Internal combustion engine cars driven by people kill people. The fact that Chinese government has defined electrical, autonomous vehicles as one of the highlights in their China 2025 targets, is no wonder.
We reach the ultimate transparency when the truth ‘is out there’ amongst all of us. When there is no more central authority that can make whatever claim we have to believe until (dis)proven. Distributed authority is the one and only truth left. Talking to Alibaba management at one of our latest Innovation Tours to China, it was mind-blowing to notice how serious they take generating blockchain techniques to create full transparency for the products on their platform.
Redundant middle men
Old world economy was a middle man economy. Between a company and its customers there were middle man. Wholesale. Retail. Sales reps. Agents… That was necessary in most cases in order to scale up distribution fast. Just like mass communication was the only way to scale up the number of potential customers. Too many middle men is the fastest way to get killed. You may still feel alive but you are not. Sorry for the harsh news. In the new world that is run by the power of connected people, companies DON’T need middle man.
Route to market can be based on the blockchain (you get increased transparency and traceability as well) and the connected world allows direct communication and direct business between companies and customers.

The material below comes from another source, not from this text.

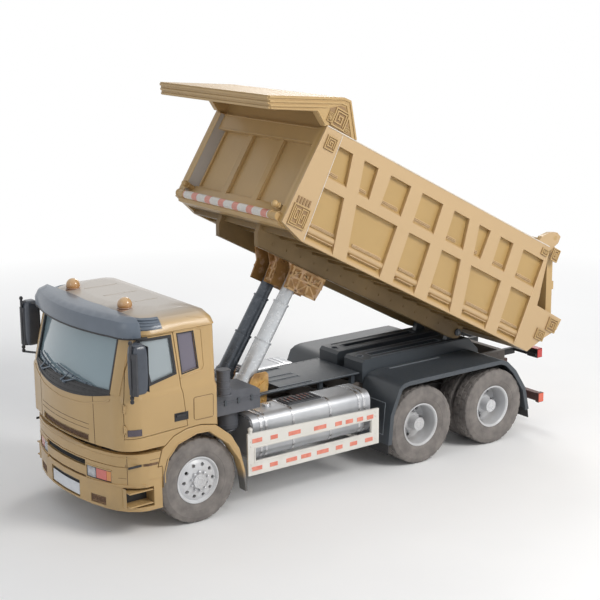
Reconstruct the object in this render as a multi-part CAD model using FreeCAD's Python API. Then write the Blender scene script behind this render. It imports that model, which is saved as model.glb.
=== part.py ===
import FreeCAD, Part
import math
import os

# Three-axle tipping lorry, standing on its wheels with the body raised.
# Millimetres. Front of the lorry points to -Y, its left side to +X, up is +Z.
# Y is measured from the front axle and Z from the ground; the last step
# moves the origin to the middle of the footprint.

os.makedirs("parts", exist_ok=True)
V = FreeCAD.Vector

# Wheels and axles
TYRE_R = 545.0
TYRE_W = 300.0
RIM_R = 295.0
AXLE_Z = TYRE_R
FRONT_Y = 0.0
MID_Y = 3575.0
REAR_Y = 4927.0
FRONT_TYRE_X = 1039.0
OUTER_TYRE_X = 1086.0
INNER_TYRE_X = 756.0
KINGPIN_X = 950.0
SPINDLE_R = 45.0
RUN_GAP = 0.2

# Chassis
RAIL_IN = 367.0
RAIL_OUT = 430.0
RAIL_TOP = 1050.0
RAIL_LOW = 790.0
RAIL_FRONT = -1000.0
RAIL_BACK = 5900.0
DECK_Z = 1210.0
SUB_TOP = 1376.0
SUB_IN = 80.0
SUB_OUT = 490.0
HALF_W = 1250.0

# Tipping body: pivot, angle at rest, and the body's own corner when lowered
TIP_Y = 4870.0
TIP_Z = 1500.0
TIP_REST = 27.7
TIP_PIN_R = 35.0
BODY_REAR = 5567.0
BODY_LOW = 1601.0
WALL_IN = 1165.0
WALL_SKIN = 1190.0
BEAM_IN = 410.0
BEAM_OUT = 490.0
BEAM_DEEP = 215.0

# Hanging tailgate
GATE_Y = 6040.0
GATE_Z = 2860.0
GATE_LEN = 1340.0
GATE_HALF = 1155.0
GATE_PIN_R = 26.0

# Hoist
HOIST_Y = 1050.0
HOIST_Z = 950.0
HOIST_X = 232.0
HOIST_DEG = 57.03
STAGE_OUT = 528.0
BARREL_R = 125.0
BARREL_BORE = 118.0
STAGE_R = (112.0, 101.0, 90.0)
STAGE_TOP = (558.0, 586.0, 560.0)
STAGE_LEN = (980.0, 970.0, 915.0)
COLLAR = 22.0
EYE_AT = 620.0

# Cab
CAB_LOW = 1130.0
CAB_T = 55.0
DOOR_GAP = 8.0
CAB_PIVOT_Y = -1100.0
CAB_PIVOT_Z = 850.0
CAB_PIN_R = 18.0
HINGE_X = 1162.0
HINGE_Y = -1002.4
HINGE_ROWS = (1345.0, 1600.0)
SHUT_DEG = 46.0


def block(x0, x1, y0, y1, z0, z1):
    return Part.makeBox(x1 - x0, y1 - y0, z1 - z0, V(x0, y0, z0))


def face_of(points):
    return Part.Face(Part.makePolygon(points + [points[0]]))


def side_plate(points, x0, x1):
    """Outline in the side view (y, z), as thick as x0 to x1."""
    face = face_of([V(x0, y, z) for y, z in points])
    return face.extrude(V(x1 - x0, 0, 0))


def plan_plate(points, z0, z1):
    """Outline in the plan view (x, y), from z0 up to z1."""
    face = face_of([V(x, y, z0) for x, y in points])
    return face.extrude(V(0, 0, z1 - z0))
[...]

Middle men make you too expensive. Middle men hardly ever bring added value. They eat added value. And middle men block transparency and add complexity.
Are these four signs on the wall only a problem for the big established companies? No. Not at all. I know way too many start-ups that make the same old mistakes right from the very beginning.
But there is a way to turn this evolution around if you have the guts: start listening to your customers. Really listening. And put them in the centre of your company. Them. Not your processes, structures, marketing, products and everything that starts with you.